The Bar has been inconstant on the subject. The excellent Gavin Millar QC, with whom I have worked on the issue, is pro-cameras and summarised the history thus in the Observer earlier in the year:

“Indeed the legal establishment has flirted with the courtroom camera for the last 20 years. In 1989 Jonathan Caplan QC wrote a prescient report for the Bar Council which said that justice would not be imperiled if televising was subject to strict rules of coverage. He thought legal argument before judges, as in privacy cases, could be televised. Ten years on, the Lord Chancellor, Derry Irvine, thought about it. But that was all he did. In 2004 some Court of Appeal cases were filmed but not shown. Irvine’s successor, Charlie Falconer, flirted a bit more in 2005, starting a full-scale consultation. The Bar was in favour but again nothing happened.”

Actually, behind the scenes, I encountered much more division at the Bar over this subject than the summary suggests.
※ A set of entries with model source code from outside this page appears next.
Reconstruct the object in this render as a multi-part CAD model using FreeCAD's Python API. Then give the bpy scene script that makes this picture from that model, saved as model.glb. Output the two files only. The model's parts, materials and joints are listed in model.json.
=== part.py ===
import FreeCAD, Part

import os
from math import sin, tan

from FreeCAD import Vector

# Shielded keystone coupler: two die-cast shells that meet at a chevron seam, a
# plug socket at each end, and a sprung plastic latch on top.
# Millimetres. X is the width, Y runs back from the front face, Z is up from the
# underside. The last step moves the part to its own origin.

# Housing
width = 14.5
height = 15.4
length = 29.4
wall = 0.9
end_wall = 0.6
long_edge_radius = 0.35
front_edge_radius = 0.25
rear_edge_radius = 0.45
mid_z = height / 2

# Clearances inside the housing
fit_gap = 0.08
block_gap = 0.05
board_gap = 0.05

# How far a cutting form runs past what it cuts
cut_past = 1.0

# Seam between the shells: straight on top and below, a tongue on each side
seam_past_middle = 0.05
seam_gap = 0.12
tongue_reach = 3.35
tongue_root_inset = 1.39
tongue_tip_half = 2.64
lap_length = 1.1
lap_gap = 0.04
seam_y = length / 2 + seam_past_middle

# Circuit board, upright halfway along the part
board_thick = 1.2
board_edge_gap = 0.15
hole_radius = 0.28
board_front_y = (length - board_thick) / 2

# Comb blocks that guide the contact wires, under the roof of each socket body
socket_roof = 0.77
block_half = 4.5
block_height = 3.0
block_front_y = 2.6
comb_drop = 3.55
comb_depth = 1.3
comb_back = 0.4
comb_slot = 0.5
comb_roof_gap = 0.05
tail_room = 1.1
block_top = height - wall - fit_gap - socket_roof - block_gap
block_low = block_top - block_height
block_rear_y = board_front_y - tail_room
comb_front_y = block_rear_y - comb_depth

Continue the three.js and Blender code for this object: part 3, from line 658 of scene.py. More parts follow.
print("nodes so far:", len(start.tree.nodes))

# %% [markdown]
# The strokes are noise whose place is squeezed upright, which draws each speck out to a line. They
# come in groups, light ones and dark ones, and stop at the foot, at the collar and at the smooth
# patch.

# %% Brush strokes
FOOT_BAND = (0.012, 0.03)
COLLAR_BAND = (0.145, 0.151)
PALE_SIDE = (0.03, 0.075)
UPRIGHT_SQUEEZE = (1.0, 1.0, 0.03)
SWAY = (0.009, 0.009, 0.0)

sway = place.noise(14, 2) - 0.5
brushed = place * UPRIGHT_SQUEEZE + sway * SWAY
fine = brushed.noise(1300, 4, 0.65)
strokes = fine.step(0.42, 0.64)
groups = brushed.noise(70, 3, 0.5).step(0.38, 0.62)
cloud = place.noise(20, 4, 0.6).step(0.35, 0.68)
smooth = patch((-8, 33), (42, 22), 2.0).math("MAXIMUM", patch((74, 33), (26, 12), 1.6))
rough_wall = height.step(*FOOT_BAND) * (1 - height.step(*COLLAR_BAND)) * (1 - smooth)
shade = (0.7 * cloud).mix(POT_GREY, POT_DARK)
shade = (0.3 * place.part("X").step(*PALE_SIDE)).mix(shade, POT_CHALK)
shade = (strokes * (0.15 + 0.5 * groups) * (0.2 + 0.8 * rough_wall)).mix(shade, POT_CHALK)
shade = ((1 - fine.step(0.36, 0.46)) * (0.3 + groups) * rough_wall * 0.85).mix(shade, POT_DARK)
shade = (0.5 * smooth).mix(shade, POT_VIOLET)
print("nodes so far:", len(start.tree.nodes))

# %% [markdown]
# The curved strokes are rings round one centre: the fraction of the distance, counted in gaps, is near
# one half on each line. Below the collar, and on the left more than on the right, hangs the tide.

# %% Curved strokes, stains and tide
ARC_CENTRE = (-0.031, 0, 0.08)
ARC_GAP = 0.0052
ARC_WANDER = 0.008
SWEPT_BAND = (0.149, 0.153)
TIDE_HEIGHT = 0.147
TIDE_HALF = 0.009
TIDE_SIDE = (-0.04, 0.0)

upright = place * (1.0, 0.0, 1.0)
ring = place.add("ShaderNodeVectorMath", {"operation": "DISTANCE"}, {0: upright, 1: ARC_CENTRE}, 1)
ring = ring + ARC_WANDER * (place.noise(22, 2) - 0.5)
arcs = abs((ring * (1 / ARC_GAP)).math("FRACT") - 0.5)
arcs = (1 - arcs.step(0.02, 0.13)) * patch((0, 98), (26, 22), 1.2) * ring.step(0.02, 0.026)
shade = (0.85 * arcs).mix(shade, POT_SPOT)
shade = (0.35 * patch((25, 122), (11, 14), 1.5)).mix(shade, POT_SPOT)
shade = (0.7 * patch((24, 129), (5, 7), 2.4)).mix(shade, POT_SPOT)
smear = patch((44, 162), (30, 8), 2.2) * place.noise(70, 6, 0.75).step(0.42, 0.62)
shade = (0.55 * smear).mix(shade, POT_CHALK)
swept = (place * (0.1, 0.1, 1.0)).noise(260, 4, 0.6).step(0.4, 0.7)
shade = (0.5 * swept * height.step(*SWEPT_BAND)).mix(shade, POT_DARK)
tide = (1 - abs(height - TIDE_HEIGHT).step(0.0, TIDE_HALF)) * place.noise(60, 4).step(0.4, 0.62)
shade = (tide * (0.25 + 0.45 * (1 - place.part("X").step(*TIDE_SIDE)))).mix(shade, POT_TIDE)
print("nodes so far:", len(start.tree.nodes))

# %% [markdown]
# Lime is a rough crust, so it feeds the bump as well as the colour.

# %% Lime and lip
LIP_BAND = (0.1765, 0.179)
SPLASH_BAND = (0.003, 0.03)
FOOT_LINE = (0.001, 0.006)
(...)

Caplan’s report made a big impact, but it was never fully embraced. The Bar’s 2005 response used Caplan as its starting point, but again it was diffident.

Gavin argues that the change would enrich and rebalance our democracy, saying that biased media coverage would be righted by the presence of the cameras to show the unvarnished truth.

But that assumes that the choice of content from trials by broadcasters who be in some way corrective and instructive. Take it from me - that is not how modern broadcasting works.

Today it is driven by “breaking news”, usually an event happening live, in the UK on Sky News and the BBC News channel, followed on all channels (terrestrial, web, Twitter, YouTube etc) by a regularly repeated single extract once the news room editor has decided which 8 seconds (tops) best capture the day’s events in the story.

That level of reduction will not achieve the laudable aim of helping the public to understand our justice system. That task has to start in schools, with a properly structured national curriculum and a (currently deeply unfashionable) commitment to teaching our slightly odd constitutional arrangements.

At the other end of the spectrum from the ‘sound bite justice’ I am warning about in this article, is the continuous “circus coverage” that the rolling news channels risk engendering.

I am not persuaded that coverage of the bail proceedings relating to former IMF boss Dominique Strauss-Kahn were particularly just. His appearance, unwashed and dishevelled, straight out of his New York cell, were used to underline the inference that this was a man who had fallen from grace, and who was by implication every bit as wicked as the prosecution lawyers making the bail applications were arguing.

Of course, the truth was far more complex than that, and those proceedings, once a seeming certainty in the eyes of broadcast editors, are now palpably receding as a subtler and, some would say, more accurate picture emerges.

Strikingly, Gavin argues that broadcasting the courts would enable the public to make its own mind up about the case on TV.

“The public could have decided for themselves whether Sienna Miller’s claims for compensation held water,” he says of that brave celebrity’s tenacity in seeing through her civil hacking claim almost alone and before it became fashionable to deplore hacking.

Leaving aside that case, I am not sure I want the public to “decide for themselves” what should or shouldn’t happen in a case. That’s for the judge, the jury when there is one, and the appellate courts if there is a challenge to the first-instance decision.

As I’ve already said, the “public”, whatever that term means, is not going to sit through a complex trial in its entirety, seek to balance the facts and the law, and produce a reasoned reaction to that. They don’t have the time.

I am certain there is public demand to see celebrities on trial, or to take a prurient interest in the unhappy details of a murder or abuse case.  But that is not an interest driven by a desire to learn more about our court system.

On the contrary, it is courtroom rubber-necking of the worst kind.

This issue has moved on considerably since 1925 Criminal Justice Act effectively banned cameras. Yes there was mass media then. But now we have the capacity for instant dissemination, editing, and distortion.

My advice when it comes to cameras in the courts? Don’t even go there.